In Croatia it was so tough as I played 8 matches in 2 days as we had horrendous weather. But I did it and won both singles and doubles in both the tournaments.
This year, I have learnt I’m more resilient than I thought, and that I am truly blessed and so very lucky to have the life I do.”
I then headed into my last international tournament of the year in Tenerife but with an injury. I had to change the way I play to get through it but, once again, I trusted my ability and won singles and doubles.
I returned home on the Sunday evening absolutely buzzing and eternally grateful to my parents to funding me as it meant that, on Monday when the world rankings were released, I was woman’s 37th in the world, but most importantly I was now Great Britain’s Women’s No.2 and will finish the year holding the position.
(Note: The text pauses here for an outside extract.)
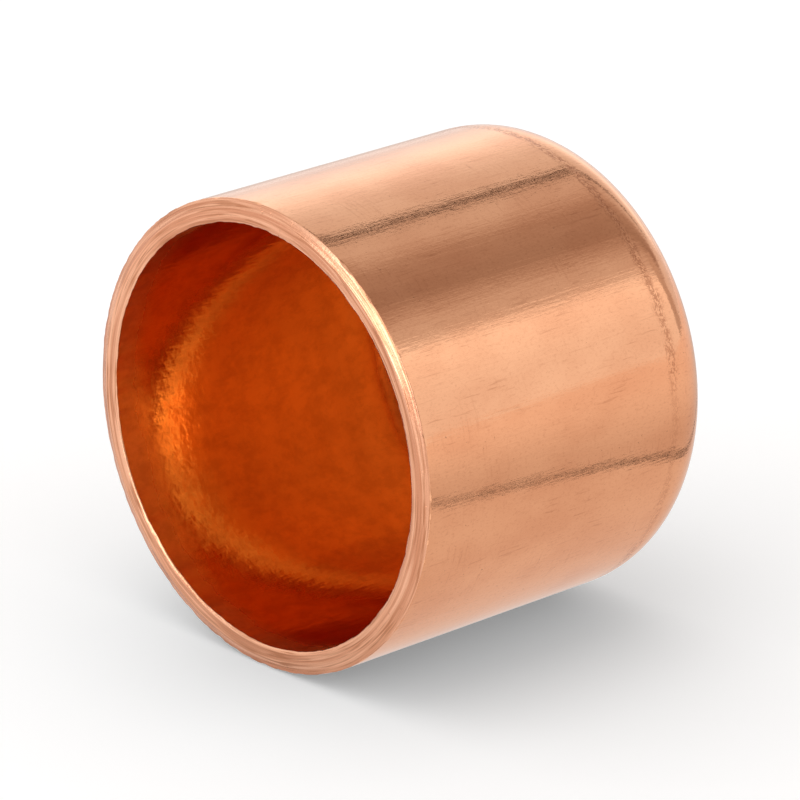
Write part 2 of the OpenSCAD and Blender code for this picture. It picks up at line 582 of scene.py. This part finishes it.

It has been an incredibly successful year winning a total of 11 ITF (International Tennis Federation) Women’s singles and doubles titles giving me a total of 23 titles and reaching my goal of British Number 2. I am finishing the year taking part in a wheelchair tennis showcase at Wimbledon in a friendly against the Netherlands women and helping to coach the AELTC (All England Lawn Tennis Club) members in wheelchair tennis.
I will then have a week off for Christmas before training will start again to prepare for the new year of tournaments and in the hope of realising my dream of qualifying for the Paralympics, although this is heavily dependent on me securing new sponsorship to help with my expanding costs.
This year, I have learnt I’m more resilient than I thought, and that I am truly blessed and so very lucky to have the life I do as my life gives me the most wonderful opportunities and memories that will last a life time.